Data provided -
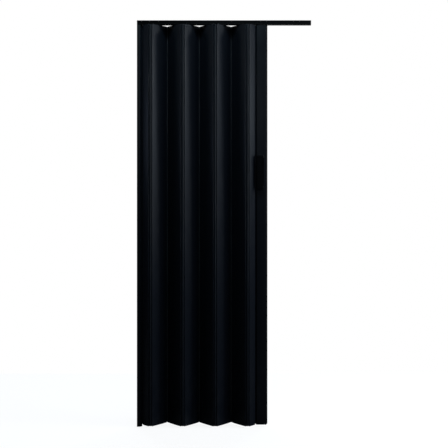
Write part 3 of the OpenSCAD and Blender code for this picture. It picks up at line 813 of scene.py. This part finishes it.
def make_handles():
    """The two pull handles, with the screw holes in the back one."""
    front = handle("front_pull", "front_handle", -1)
    stand_for(front, "front_handle", "lead", handle_plastic)
    back = handle("back_pull", "back_handle", 1)
    low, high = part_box("back_handle")
    screw_low, screw_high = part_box("handle_screws")
    x = (screw_low.x + screw_high.x) / 2
    tools = []
    for z in (screw_low.z + BOLT_HEAD_R, screw_high.z - BOLT_HEAD_R):
        tools.append(drill((x, z), BOLT_HEAD_R + BOLT_FIT, high.y - BOLT_HEAD_ROOM, high.y + MM, "y"))
        tools.append(drill((x, z), BOLT_R + BOLT_FIT, low.y - MM, high.y + MM, "y"))
    stand_for(cut(back, *tools), "back_handle", "lead", handle_plastic)


def dress_nodes():
    """Gives every CAD node that still shows its material."""
    for name, node in frame["nodes"].items():
        if name.startswith(("hanger", "glider", "lead_hangers", "lead_glider")):
            material = nylon
        elif name == "handle_screws":
            material = steel
        elif name == "lead_foot_cap":
            material = panel_pvc
        else:
            material = track_pvc
        node.data.materials.clear()
        node.data.materials.append(material)


def shown_white(tree, place):
    """A factor that is 1 for the camera, 1 for mirrors and glass that look behind the door, and otherwise 0.

    A studio has its white backdrop behind the door only. For mirrors the factor goes from 0 to 1 over the
    span BACKDROP of Y, which is read from the Texture Coordinate output that place names.
    """
    def worked(operation, *values):
        node = tree.nodes.new("ShaderNodeMath")
        node.operation = operation
        for socket, value in zip(node.inputs, values):
            tree.links.new(value, socket)
        return node.outputs[0]

    path = tree.nodes.new("ShaderNodeLightPath").outputs
    parts = tree.nodes.new("ShaderNodeSeparateXYZ")
    tree.links.new(tree.nodes.new("ShaderNodeTexCoord").outputs[place], parts.inputs[0])
    behind = tree.nodes.new("ShaderNodeMapRange")
    behind.inputs["From Min"].default_value, behind.inputs["From Max"].default_value = BACKDROP
    tree.links.new(parts.outputs["Y"], behind.inputs["Value"])
    mirrored = worked("MAXIMUM", path["Is Glossy Ray"], path["Is Transmission Ray"])
    mirrored = worked("MULTIPLY", mirrored, behind.outputs["Result"])
    return worked("MAXIMUM", path["Is Camera Ray"], mirrored)


def make_floor():
    """A pale floor that shows white to the camera and keeps the door's shadow."""
    half_x, front, back = FLOOR
    points = [(-half_x, front, 0), (half_x, front, 0), (half_x, back, 0), (-half_x, back, 0)]
    floor = solid("floor", points, [[0, 1, 2, 3]])
    material = bpy.data.materials.new("pale_floor")
    material.use_nodes = True
    tree = material.node_tree
    main = next(n for n in tree.nodes if n.type == "BSDF_PRINCIPLED")
    main.inputs["Base Color"].default_value = (FLOOR_GREY, FLOOR_GREY, FLOOR_GREY, 1)
    main.inputs["Roughness"].default_value = 0.9
    main.inputs["Specular IOR Level"].default_value = 0.1
    main.inputs["Emission Color"].default_value = (FLOOR_GLOW, FLOOR_GLOW, FLOOR_GLOW, 1)
    tree.links.new(shown_white(tree, "Object"), main.inputs["Emission Strength"])
    floor.data.materials.append(material)


def make_room():
    """A room that shows white to the camera but lights the door only a little."""
    world = bpy.data.worlds.new("studio")
    bpy.context.scene.world = world
    world.use_nodes = True
    tree = world.node_tree
    tree.nodes.clear()
    mix, out = tree.nodes.new("ShaderNodeMixShader"), tree.nodes.new("ShaderNodeOutputWorld")
    tree.links.new(shown_white(tree, "Generated"), mix.inputs[0])
    for strength, socket in zip((ROOM_LIGHT, 1.0), mix.inputs[1:]):
        shade = tree.nodes.new("ShaderNodeBackground")
        shade.inputs["Color"].default_value = (1, 1, 1, 1)
        shade.inputs["Strength"].default_value = strength
        tree.links.new(shade.outputs[0], socket)
    tree.links.new(mix.outputs[0], out.inputs["Surface"])


def softbox(name, place, aim, size, watts, colour):
    """A rectangular lamp at place, turned towards the height aim on the door's middle line."""
    lamp = bpy.data.lights.new(name, "AREA")
    lamp.shape = "RECTANGLE"
    lamp.size, lamp.size_y = size
    lamp.energy, lamp.color = watts, colour
    box = bpy.data.objects.new(name, lamp)
    box.location = place
    box.rotation_euler = (Vector((0, 0, aim)) - Vector(place)).to_track_quat("-Z", "Y").to_euler()
    bpy.context.scene.collection.objects.link(box)


def make_lamps():
    """Softboxes round the door, each at its angle and distance from the middle line and facing it."""
    for name, angle, distance, height, aim, size, watts, colour in LAMPS:
        a = math.radians(angle)
        softbox(name, (distance * math.sin(a), -distance * math.cos(a), height), aim, size, watts, colour)


def make_camera():
    """A level camera before the track's middle, with the frame shifted down to take in the whole door."""
    lens = bpy.data.cameras.new("camera")
    lens.sensor_width = SENSOR_MM
    lens.lens = FOCAL_PX / FRAME_PX * SENSOR_MM
    lens.shift_y = (HORIZON_PX - FRAME_PX / 2) / FRAME_PX
    camera = bpy.data.objects.new("camera", lens)
    camera.location = (0, -CAMERA_DISTANCE, EYE_HEIGHT)
    camera.rotation_euler = (math.pi / 2, 0, 0)
    bpy.context.scene.collection.objects.link(camera)
    bpy.context.scene.camera = camera


dress_nodes()
make_panels()
make_strips()
make_lead_post()
make_wall_side()
make_track()
make_handles()
make_floor()
make_room()
make_lamps()
make_camera()
bpy.context.scene.view_settings.view_transform = "Standard"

What to do -
What is the number of lines in this listing that contain the word "scene"? Answer with that number and nothing else.

Exercise answer -
6